*SET EXERCISE*.
Write each line out again exactly as written.

*PROVIDED MATERIAL*.
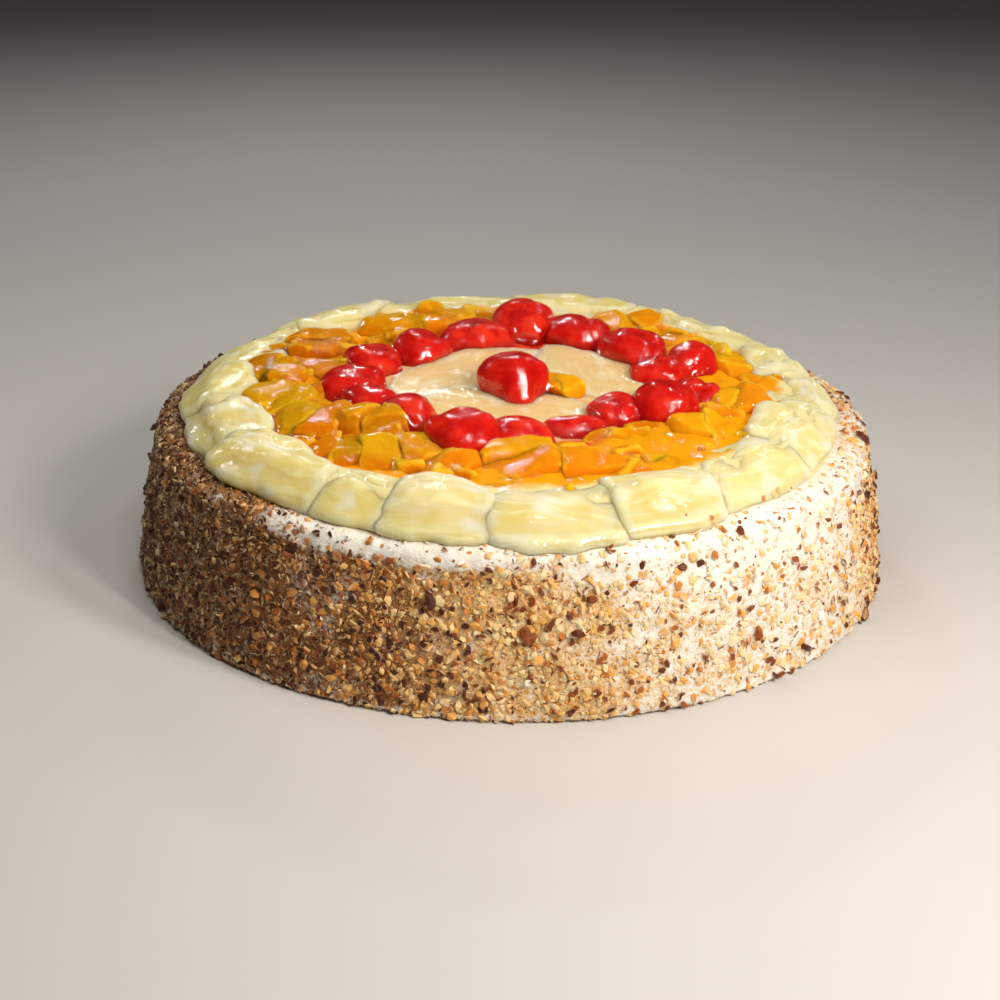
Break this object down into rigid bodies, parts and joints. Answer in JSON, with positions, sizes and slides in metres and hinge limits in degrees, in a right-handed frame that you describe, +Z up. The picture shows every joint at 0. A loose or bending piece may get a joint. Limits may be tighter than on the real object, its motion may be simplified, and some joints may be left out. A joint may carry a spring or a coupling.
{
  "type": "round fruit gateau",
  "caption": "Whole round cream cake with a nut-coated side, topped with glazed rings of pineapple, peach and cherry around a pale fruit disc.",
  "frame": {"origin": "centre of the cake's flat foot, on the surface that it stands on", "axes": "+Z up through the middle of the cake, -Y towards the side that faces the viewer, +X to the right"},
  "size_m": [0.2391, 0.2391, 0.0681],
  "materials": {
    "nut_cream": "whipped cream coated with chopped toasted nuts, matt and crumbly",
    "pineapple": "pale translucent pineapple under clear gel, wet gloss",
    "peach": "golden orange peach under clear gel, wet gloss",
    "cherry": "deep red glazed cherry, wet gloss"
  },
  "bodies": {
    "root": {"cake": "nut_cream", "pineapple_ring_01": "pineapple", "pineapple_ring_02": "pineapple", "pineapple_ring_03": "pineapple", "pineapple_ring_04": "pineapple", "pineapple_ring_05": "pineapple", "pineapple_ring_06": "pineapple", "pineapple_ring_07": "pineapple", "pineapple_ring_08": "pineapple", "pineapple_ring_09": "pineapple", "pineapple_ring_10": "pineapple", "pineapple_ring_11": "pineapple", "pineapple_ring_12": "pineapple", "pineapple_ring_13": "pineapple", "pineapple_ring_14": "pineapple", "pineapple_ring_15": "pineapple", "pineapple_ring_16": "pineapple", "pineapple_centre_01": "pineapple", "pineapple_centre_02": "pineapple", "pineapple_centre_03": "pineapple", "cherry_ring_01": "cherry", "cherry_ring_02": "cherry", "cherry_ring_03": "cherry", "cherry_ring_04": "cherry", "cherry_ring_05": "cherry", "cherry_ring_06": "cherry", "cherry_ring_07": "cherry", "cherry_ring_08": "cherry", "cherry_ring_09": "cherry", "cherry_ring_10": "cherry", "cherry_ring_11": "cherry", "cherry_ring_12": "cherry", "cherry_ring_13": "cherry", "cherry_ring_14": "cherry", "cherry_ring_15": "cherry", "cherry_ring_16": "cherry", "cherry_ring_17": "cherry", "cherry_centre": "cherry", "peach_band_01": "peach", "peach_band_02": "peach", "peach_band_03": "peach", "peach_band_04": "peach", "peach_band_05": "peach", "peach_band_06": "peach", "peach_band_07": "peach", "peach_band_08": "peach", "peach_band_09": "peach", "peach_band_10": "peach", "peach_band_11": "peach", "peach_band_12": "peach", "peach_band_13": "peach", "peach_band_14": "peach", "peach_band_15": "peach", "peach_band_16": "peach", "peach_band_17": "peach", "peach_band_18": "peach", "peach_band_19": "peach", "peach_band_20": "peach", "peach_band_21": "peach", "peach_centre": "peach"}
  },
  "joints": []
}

*ANSWER BELOW*.
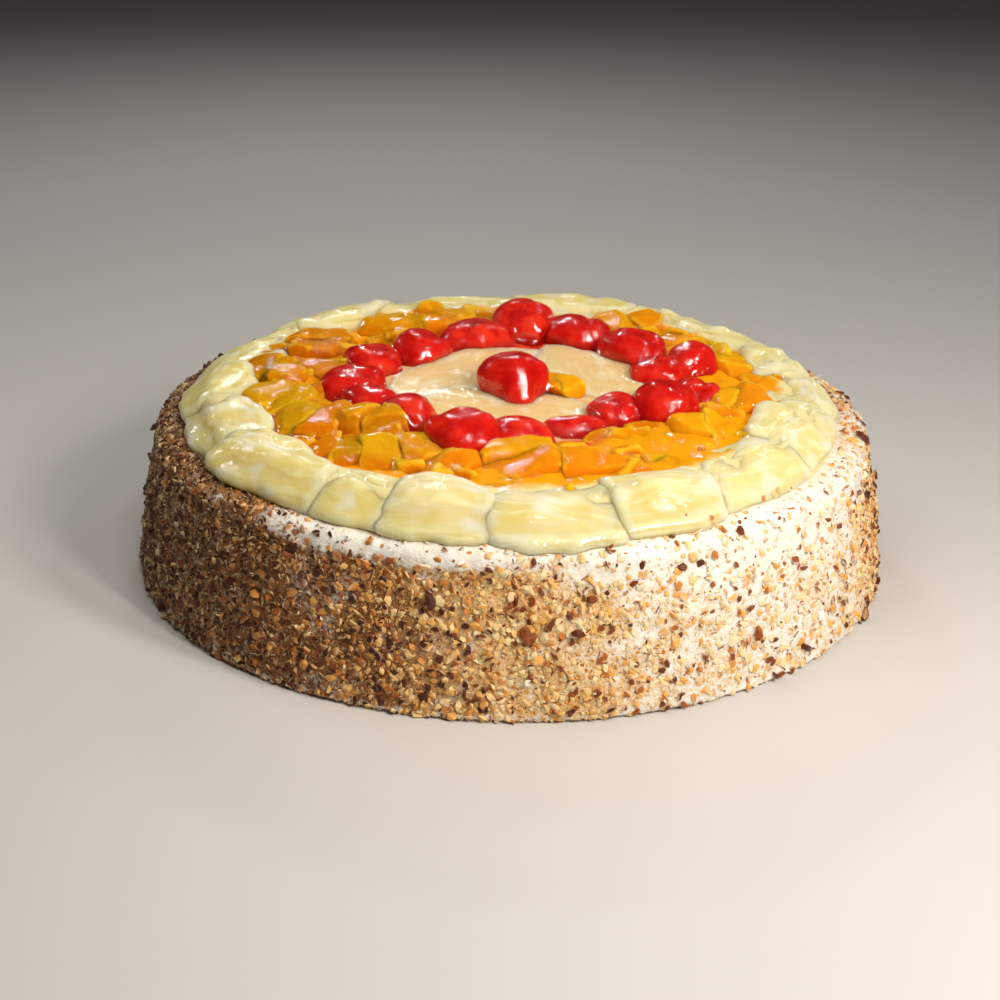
Break this object down into rigid bodies, parts and joints. Answer in JSON, with positions, sizes and slides in metres and hinge limits in degrees, in a right-handed frame that you describe, +Z up. The picture shows every joint at 0. A loose or bending piece may get a joint. Limits may be tighter than on the real object, its motion may be simplified, and some joints may be left out. A joint may carry a spring or a coupling.
{
  "type": "round fruit gateau",
  "caption": "Whole round cream cake with a nut-coated side, topped with glazed rings of pineapple, peach and cherry around a pale fruit disc.",
  "frame": {"origin": "centre of the cake's flat foot, on the surface that it stands on", "axes": "+Z up through the middle of the cake, -Y towards the side that faces the viewer, +X to the right"},
  "size_m": [0.2391, 0.2391, 0.0681],
  "materials": {
    "nut_cream": "whipped cream coated with chopped toasted nuts, matt and crumbly",
    "pineapple": "pale translucent pineapple under clear gel, wet gloss",
    "peach": "golden orange peach under clear gel, wet gloss",
    "cherry": "deep red glazed cherry, wet gloss"
  },
  "bodies": {
    "root": {"cake": "nut_cream", "pineapple_ring_01": "pineapple", "pineapple_ring_02": "pineapple", "pineapple_ring_03": "pineapple", "pineapple_ring_04": "pineapple", "pineapple_ring_05": "pineapple", "pineapple_ring_06": "pineapple", "pineapple_ring_07": "pineapple", "pineapple_ring_08": "pineapple", "pineapple_ring_09": "pineapple", "pineapple_ring_10": "pineapple", "pineapple_ring_11": "pineapple", "pineapple_ring_12": "pineapple", "pineapple_ring_13": "pineapple", "pineapple_ring_14": "pineapple", "pineapple_ring_15": "pineapple", "pineapple_ring_16": "pineapple", "pineapple_centre_01": "pineapple", "pineapple_centre_02": "pineapple", "pineapple_centre_03": "pineapple", "cherry_ring_01": "cherry", "cherry_ring_02": "cherry", "cherry_ring_03": "cherry", "cherry_ring_04": "cherry", "cherry_ring_05": "cherry", "cherry_ring_06": "cherry", "cherry_ring_07": "cherry", "cherry_ring_08": "cherry", "cherry_ring_09": "cherry", "cherry_ring_10": "cherry", "cherry_ring_11": "cherry", "cherry_ring_12": "cherry", "cherry_ring_13": "cherry", "cherry_ring_14": "cherry", "cherry_ring_15": "cherry", "cherry_ring_16": "cherry", "cherry_ring_17": "cherry", "cherry_centre": "cherry", "peach_band_01": "peach", "peach_band_02": "peach", "peach_band_03": "peach", "peach_band_04": "peach", "peach_band_05": "peach", "peach_band_06": "peach", "peach_band_07": "peach", "peach_band_08": "peach", "peach_band_09": "peach", "peach_band_10": "peach", "peach_band_11": "peach", "peach_band_12": "peach", "peach_band_13": "peach", "peach_band_14": "peach", "peach_band_15": "peach", "peach_band_16": "peach", "peach_band_17": "peach", "peach_band_18": "peach", "peach_band_19": "peach", "peach_band_20": "peach", "peach_band_21": "peach", "peach_centre": "peach"}
  },
  "joints": []
}